Skip to Main Content

Caitlyn Vlasschaert

Queen’s University

The small Canadian mining town of Timmins isn’t known for much. The big exceptions are its many professional hockey players and Shania Twain, the country music star who grew up in the 45,000-person town. 

Physician-scientist Caitlyn Vlasschaert (she/her) grew up there, too, with no road map for her career and few people she could talk to about her future. “I had no preconceived plans, really,” she said. So Vlasschaert turned to intuition. 

“It takes me like three seconds to make a decision on what I’m going to order at a restaurant, “ she told STAT. “I’m like that for a lot of fairly big life decisions.”
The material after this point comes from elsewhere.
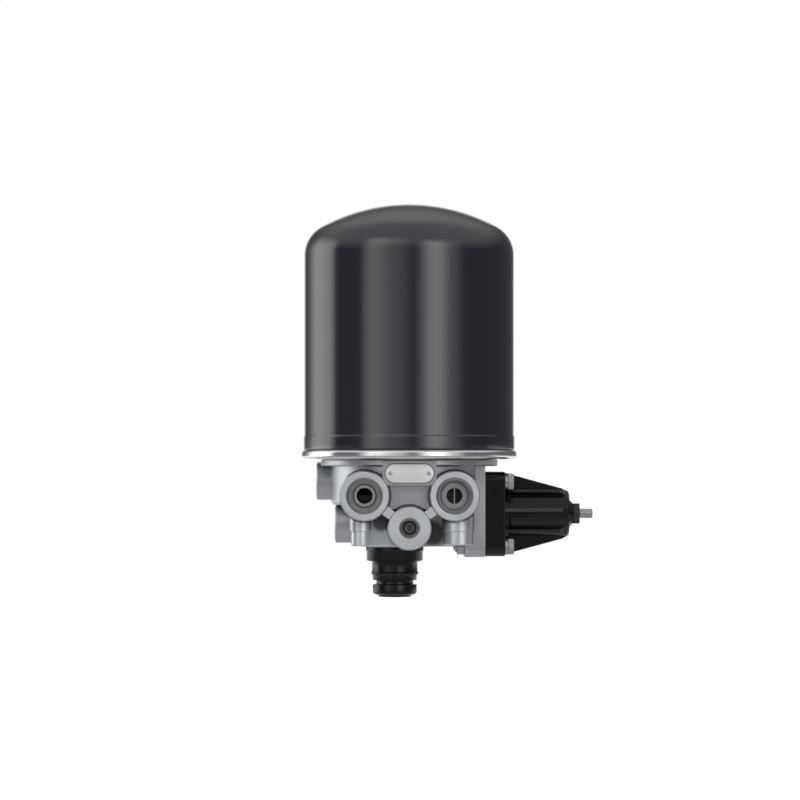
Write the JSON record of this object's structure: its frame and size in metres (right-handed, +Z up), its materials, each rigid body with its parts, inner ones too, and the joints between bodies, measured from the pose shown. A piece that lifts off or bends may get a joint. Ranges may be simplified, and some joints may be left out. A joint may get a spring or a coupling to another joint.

Her gut — and much effort — led her to medical school and a residency in nephrology, with a pause for a two-and-a-half-year Ph.D. in translational medicine. While on a six-month stint in the Vanderbilt lab of genetic disease investigator Alexander Bick during that time, Vlasschaert authored a key paper on clonal hematopoiesis of indeterminate potential, or CHIP. The mutation, present in about 10% of people, can increase risk of certain diseases, including acute kidney injury, she found. 

The discovery could help scientists figure out how to stop or slow organ damage, and expedite the application of powerful gene therapies in kidney disease. In the meantime, Vlasschaert managed two achievements in quick succession: She gave birth to her daughter about a month after defending her thesis.